News

What is the role of creative and cultural learning in a quality education?

05 February 2020

By Lizzie Crump, Co-Director of the CLA

Last Monday I was invited by three of our national Bridge organisations to host a symposium at the Royal Opera House on the theme of ‘What is the role of creative and cultural learning in a quality education? 

It was attended by 100 expert school leaders, influential academics, Bridge colleagues and officers from Arts Council England (ACE).

The symposium provided a platform for the Ofsted Chief Inspector, Amanda Spielman, to give a keynote speech on arts subjects in schools and on initial teacher education, and, for the launch of the RSA Learning About Culture Arts-Rich Schools report.

We also heard from Bill Lucas, Director of the Centre for Real-World Learning & Professor of Learning, University of Winchester and co-author of the recent Durham Commission into Creativity in Education.

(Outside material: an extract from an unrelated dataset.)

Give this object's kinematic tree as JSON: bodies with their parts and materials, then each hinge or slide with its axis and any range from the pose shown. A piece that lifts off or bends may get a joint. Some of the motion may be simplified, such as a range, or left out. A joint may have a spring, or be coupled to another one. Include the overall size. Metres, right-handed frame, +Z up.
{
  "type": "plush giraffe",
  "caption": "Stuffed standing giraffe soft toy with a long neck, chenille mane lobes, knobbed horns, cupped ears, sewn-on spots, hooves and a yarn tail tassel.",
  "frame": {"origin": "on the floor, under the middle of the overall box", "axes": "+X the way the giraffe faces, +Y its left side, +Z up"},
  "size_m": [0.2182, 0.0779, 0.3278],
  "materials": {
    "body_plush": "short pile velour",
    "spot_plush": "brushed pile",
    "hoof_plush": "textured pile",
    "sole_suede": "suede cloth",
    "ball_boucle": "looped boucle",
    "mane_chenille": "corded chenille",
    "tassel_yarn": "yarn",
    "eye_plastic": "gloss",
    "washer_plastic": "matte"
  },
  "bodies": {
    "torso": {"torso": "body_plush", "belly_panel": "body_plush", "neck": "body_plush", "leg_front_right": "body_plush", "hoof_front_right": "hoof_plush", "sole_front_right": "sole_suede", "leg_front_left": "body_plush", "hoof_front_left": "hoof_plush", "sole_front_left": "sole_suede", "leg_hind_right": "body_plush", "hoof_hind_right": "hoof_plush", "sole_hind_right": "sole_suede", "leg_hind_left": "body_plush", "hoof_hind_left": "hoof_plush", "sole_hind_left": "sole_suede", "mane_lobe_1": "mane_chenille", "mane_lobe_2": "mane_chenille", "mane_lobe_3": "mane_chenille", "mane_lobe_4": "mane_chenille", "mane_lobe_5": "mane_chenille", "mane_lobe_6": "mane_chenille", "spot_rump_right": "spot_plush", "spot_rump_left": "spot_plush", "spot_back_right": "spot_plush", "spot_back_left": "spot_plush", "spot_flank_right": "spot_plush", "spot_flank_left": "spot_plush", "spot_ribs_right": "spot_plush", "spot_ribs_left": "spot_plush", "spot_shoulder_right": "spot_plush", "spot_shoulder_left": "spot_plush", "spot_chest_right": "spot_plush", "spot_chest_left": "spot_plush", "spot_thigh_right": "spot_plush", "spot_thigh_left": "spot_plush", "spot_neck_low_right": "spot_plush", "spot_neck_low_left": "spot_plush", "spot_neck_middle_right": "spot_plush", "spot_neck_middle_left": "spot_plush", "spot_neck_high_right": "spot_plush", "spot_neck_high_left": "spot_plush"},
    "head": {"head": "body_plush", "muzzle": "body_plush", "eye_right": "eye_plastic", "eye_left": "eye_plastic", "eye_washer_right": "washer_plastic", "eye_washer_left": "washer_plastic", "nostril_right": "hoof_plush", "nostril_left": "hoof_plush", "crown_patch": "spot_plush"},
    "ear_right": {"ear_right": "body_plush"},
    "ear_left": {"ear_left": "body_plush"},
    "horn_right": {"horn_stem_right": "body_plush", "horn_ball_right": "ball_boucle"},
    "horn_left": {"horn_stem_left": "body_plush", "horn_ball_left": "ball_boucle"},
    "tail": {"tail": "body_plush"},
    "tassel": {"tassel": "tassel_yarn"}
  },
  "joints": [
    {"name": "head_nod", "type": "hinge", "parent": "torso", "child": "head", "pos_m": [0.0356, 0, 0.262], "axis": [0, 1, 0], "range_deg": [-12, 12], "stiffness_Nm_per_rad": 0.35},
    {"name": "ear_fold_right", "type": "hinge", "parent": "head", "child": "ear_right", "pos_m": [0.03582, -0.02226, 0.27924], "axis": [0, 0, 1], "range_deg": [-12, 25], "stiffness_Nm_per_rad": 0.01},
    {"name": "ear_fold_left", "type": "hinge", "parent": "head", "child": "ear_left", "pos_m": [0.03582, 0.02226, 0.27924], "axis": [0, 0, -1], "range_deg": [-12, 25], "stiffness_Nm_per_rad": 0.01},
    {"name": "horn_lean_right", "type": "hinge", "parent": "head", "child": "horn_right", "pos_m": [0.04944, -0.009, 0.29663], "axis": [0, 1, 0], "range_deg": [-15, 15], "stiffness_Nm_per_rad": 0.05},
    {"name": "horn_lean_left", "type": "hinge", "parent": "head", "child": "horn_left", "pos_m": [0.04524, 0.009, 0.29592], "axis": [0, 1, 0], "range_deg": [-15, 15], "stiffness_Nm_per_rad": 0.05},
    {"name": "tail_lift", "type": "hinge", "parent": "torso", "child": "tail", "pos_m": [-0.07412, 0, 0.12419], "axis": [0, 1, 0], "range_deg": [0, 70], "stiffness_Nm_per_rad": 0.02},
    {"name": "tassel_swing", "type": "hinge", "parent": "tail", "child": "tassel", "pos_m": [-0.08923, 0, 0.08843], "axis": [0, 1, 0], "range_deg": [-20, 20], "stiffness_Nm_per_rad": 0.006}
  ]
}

Here are just a few of the things that I learned:

  1. There is optimism and there is confidence in our school leaders

I have, at times, found the last decade to be a bruising one. Although incredible cultural learning has been in evidence in our schools and communities, we’ve also seen austerity erode education and learning practice, institutions and partnerships; domestic policy stifled by Brexit; the rise of numerous accountability measures; and a government focus solely on knowledge and STEM - often to the exclusion of the arts.

It was therefore extremely heartening to see just how optimistic our school leaders are. When asked how they felt about creating the conditions for creative and cultural learning, and about how they feel about the future, the response was overwhelmingly positive.

Colleagues embraced the new Ofsted framework and its focus on a broad and balanced curriculum too, using words like ‘promising’, ‘interesting’ and ‘challenging’ to describe it. We heard examples from heads who are driving partnerships with universities, who are making the case directly to Arts Council, England and who are leading their local cultural education partnerships.

At the CLA we often talk about the great leadership and the wonderful practice that we know exists up and down the country, but it was inspiring to be in the room with so many colleagues who are championing this agenda on a daily basis.

  1. Tensions exist between ‘creativity’, ‘arts’ and ‘cultural capital’, but also, common ground

Creativity collaboratives

Many of the delegates at the conference teach to develop the creativity of their students, and have built partnerships around skills, employment, problem-solving and entrepreneurship. This fits well with the approach to education that Professor Bill Lucas advocates, (and is very likely to be part of the criteria for selection of the Durham Commission’s new, funded  school-based ‘Creativity Collaboratives’ – watch this space!), but it doesn’t seem to fit with Ofsted’s inspection priorities for cultural capital or for the curriculum.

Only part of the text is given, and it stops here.